To the elders I say: Tell the young ones the stories of 1947 when Baramulla stood against tribal raiders backed by Pakistan and saved Kashmir for India. Tell them how Sherwani of Baramulla gave his life shouting “Hindustan Zindabad” so that the tricolour could fly another day. Tell them that courage is in our blood. Tell them that choosing India is not betrayal of faith or identity—it is fulfilment of both.
To the businessmen of Srinagar, Jammu and Delhi I say: Invest in Baramulla. The land is fertile, the people are talented, and peace is finally taking root. The returns will not just be financial; they will be historic.
To my brother officers still serving in the Valley I say: Protect this new narrative as fiercely as you protect the borders. The enemy now fires not just bullets but despair. Counter it with development, with dignity, with visible change.
To the Kashmiri Pandits I say: Come home. Baramulla awaits you—not as guests, but as family. The Masjid, Mandir and the Gurdwara can stand side by side again, as they always did before hatred was injected into paradise.

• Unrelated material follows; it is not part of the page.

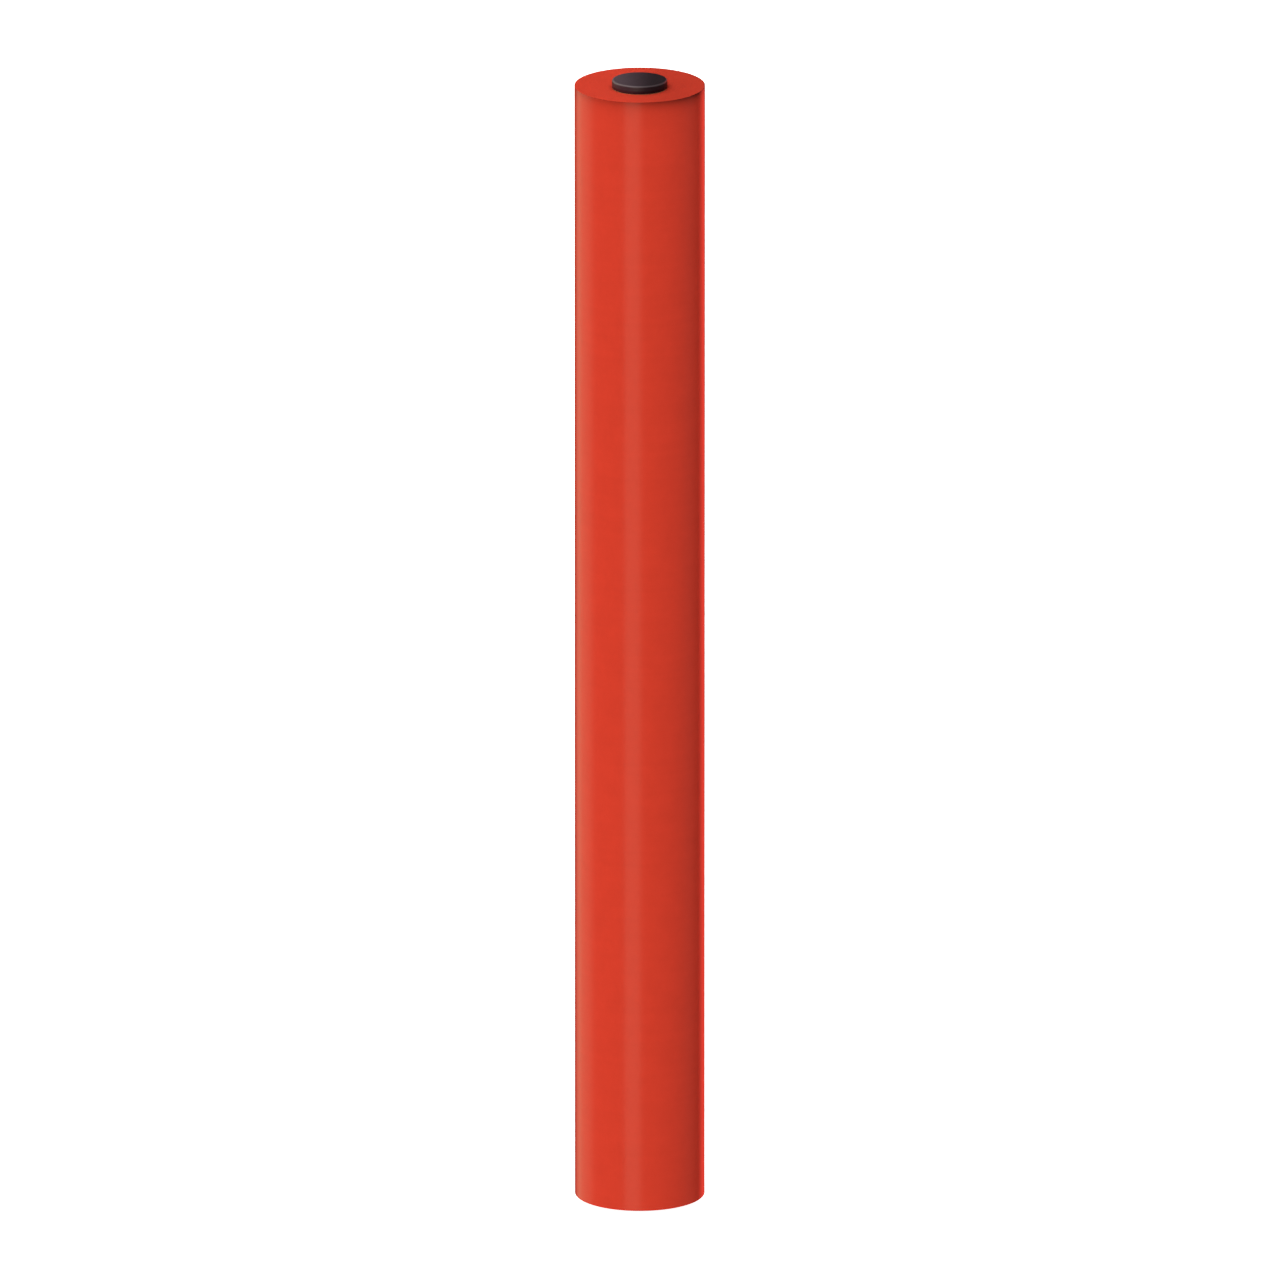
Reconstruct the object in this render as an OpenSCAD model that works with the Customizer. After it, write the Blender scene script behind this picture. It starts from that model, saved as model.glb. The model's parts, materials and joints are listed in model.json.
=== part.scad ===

And to the Government of India, I say: This is the moment. Pour resources into Baramulla as if it were your own child. Build the Baramulla Ring Road. Connect Baramulla to Poonch. Establish a campus of International Relations and Policy planning, good governance, and economics in the district.
Make the district horticulture capital of Asia. Turn Wular into an international bird sanctuary and eco-tourism hub. Pattan a logistic hub. Declare Baramulla the gateway for trade from Mainland India to Central Asia. Do it boldly, do it fast, do it visibly.
Let every Pakistani handler across the LoC see that the people of Baramulla have chosen progress over propaganda. I began with a Facebook like. I end with a soldier’s pledge.
This is not just the future of Baramulla. This is the future of India. Let us make Baramulla the pride of Jammu & Kashmir and the envy of those who wish us ill. The apple is ripening. The time to pluck it—and share its sweetness with the world—is now.